• _Stated problem_
Extract the complete listing and repeat it word for word.

• _Available data_
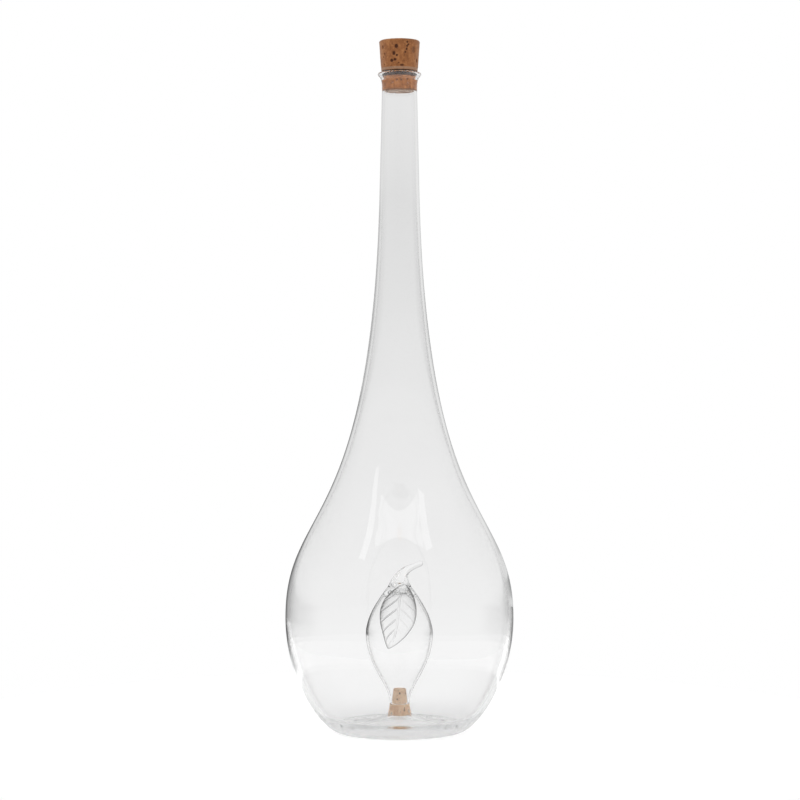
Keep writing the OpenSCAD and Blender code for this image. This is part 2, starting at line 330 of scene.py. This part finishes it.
# %% [markdown]
# The inner vessel was blown as one piece: a tube that widens into a fruit and closes to a
# crown, whose solid end was drawn out and bent to the right while soft. The stalk is the
# same glass, so fruit and stalk are one mesh here and stand for both nodes. Rings make that
# easy: they lie level up to the crown, and tilt along the stalk's path after it.

# %% outlines of the inner vessel
crown_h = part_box("inner_vessel")[1].z
fruit_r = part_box("inner_vessel")[1].x
fruit_h = tube_top_h + 0.034
fruit_glass = 0.0008
stalk_r = 0.0057
end_pull, fruit_pull = 0.009, 0.016
crown_lean = math.radians(37)
fruit_low, fruit_wide = (tube_r, tube_top_h), (fruit_r, fruit_h)
crown_pull = (stalk_r + end_pull * math.sin(crown_lean), crown_h - end_pull * math.cos(crown_lean))
vessel_out = follow(
    sweep(fruit_low, (tube_r, tube_top_h + end_pull), (fruit_r, fruit_h - fruit_pull), fruit_wide, 70),
    sweep(fruit_wide, (fruit_r, fruit_h + end_pull), crown_pull, (stalk_r, crown_h), 50),
)
hollow = moved_in(vessel_out, [tube_top_h, fruit_h, crown_h], [tube_r - bore_r, fruit_glass, fruit_glass])
hollow_end_h = crown_h - 0.0052
hollow = hollow[hollow[:, 1] < hollow_end_h]
hollow_way = unit(hollow[-1] - hollow[-2])
roof_h = crown_h - 0.0008
roof = sweep(hollow[-1], hollow[-1] + 0.0022 * hollow_way, (0.0007, roof_h), (0, roof_h), 16)
print("fruit", round(2000 * fruit_r, 1), "mm wide, hollow up to", round(1000 * roof_h, 1), "mm")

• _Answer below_
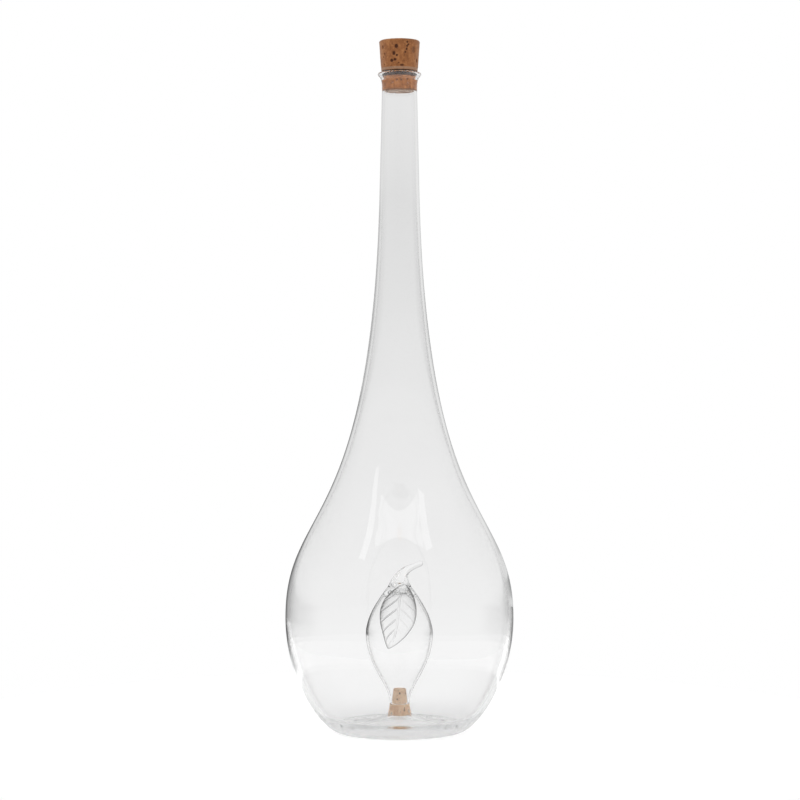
Keep writing the OpenSCAD and Blender code for this image. This is part 2, starting at line 330 of scene.py. This part finishes it.
# %% [markdown]
# The inner vessel was blown as one piece: a tube that widens into a fruit and closes to a
# crown, whose solid end was drawn out and bent to the right while soft. The stalk is the
# same glass, so fruit and stalk are one mesh here and stand for both nodes. Rings make that
# easy: they lie level up to the crown, and tilt along the stalk's path after it.

# %% outlines of the inner vessel
crown_h = part_box("inner_vessel")[1].z
fruit_r = part_box("inner_vessel")[1].x
fruit_h = tube_top_h + 0.034
fruit_glass = 0.0008
stalk_r = 0.0057
end_pull, fruit_pull = 0.009, 0.016
crown_lean = math.radians(37)
fruit_low, fruit_wide = (tube_r, tube_top_h), (fruit_r, fruit_h)
crown_pull = (stalk_r + end_pull * math.sin(crown_lean), crown_h - end_pull * math.cos(crown_lean))
vessel_out = follow(
    sweep(fruit_low, (tube_r, tube_top_h + end_pull), (fruit_r, fruit_h - fruit_pull), fruit_wide, 70),
    sweep(fruit_wide, (fruit_r, fruit_h + end_pull), crown_pull, (stalk_r, crown_h), 50),
)
hollow = moved_in(vessel_out, [tube_top_h, fruit_h, crown_h], [tube_r - bore_r, fruit_glass, fruit_glass])
hollow_end_h = crown_h - 0.0052
hollow = hollow[hollow[:, 1] < hollow_end_h]
hollow_way = unit(hollow[-1] - hollow[-2])
roof_h = crown_h - 0.0008
roof = sweep(hollow[-1], hollow[-1] + 0.0022 * hollow_way, (0.0007, roof_h), (0, roof_h), 16)
print("fruit", round(2000 * fruit_r, 1), "mm wide, hollow up to", round(1000 * roof_h, 1), "mm")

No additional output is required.